# Task brief
Copy each line below in which the string "materials" occurs.

# Provided records
○ ○ ○ ○ ○ ○ ○

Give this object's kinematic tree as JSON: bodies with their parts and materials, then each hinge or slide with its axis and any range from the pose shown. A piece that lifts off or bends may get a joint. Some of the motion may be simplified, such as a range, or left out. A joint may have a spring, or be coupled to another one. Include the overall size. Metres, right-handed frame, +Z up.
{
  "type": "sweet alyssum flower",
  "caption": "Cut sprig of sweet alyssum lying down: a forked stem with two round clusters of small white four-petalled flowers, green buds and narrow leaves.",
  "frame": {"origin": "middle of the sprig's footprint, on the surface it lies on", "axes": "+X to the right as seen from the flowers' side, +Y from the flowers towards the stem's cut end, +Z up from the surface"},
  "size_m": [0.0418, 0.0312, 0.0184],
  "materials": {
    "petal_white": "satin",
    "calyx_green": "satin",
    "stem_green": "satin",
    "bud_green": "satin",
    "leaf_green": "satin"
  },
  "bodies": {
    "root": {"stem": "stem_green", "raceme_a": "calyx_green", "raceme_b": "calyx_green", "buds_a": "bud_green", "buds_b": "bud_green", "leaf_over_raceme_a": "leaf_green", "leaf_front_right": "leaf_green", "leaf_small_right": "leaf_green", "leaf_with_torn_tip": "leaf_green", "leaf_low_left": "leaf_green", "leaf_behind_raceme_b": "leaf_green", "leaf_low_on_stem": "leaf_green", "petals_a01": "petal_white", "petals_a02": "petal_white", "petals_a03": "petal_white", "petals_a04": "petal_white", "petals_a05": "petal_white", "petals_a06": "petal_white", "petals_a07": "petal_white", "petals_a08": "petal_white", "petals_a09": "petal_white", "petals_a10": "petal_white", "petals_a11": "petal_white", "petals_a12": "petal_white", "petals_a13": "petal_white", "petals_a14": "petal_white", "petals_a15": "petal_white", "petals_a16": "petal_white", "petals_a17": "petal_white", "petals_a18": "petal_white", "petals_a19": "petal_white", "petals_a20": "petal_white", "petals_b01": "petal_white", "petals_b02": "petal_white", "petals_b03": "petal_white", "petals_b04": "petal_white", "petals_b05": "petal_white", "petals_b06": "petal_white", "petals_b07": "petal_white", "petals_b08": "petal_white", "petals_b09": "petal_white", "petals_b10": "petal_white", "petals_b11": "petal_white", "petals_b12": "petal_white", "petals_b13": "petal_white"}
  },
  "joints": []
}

○ ○ ○ ○ ○ ○ ○

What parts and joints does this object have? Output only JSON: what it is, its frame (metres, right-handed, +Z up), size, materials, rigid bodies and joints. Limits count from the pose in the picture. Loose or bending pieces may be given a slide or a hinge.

○ ○ ○ ○ ○ ○ ○

# Final result
Give this object's kinematic tree as JSON: bodies with their parts and materials, then each hinge or slide with its axis and any range from the pose shown. A piece that lifts off or bends may get a joint. Some of the motion may be simplified, such as a range, or left out. A joint may have a spring, or be coupled to another one. Include the overall size. Metres, right-handed frame, +Z up.
  "materials": {
What parts and joints does this object have? Output only JSON: what it is, its frame (metres, right-handed, +Z up), size, materials, rigid bodies and joints. Limits count from the pose in the picture. Loose or bending pieces may be given a slide or a hinge.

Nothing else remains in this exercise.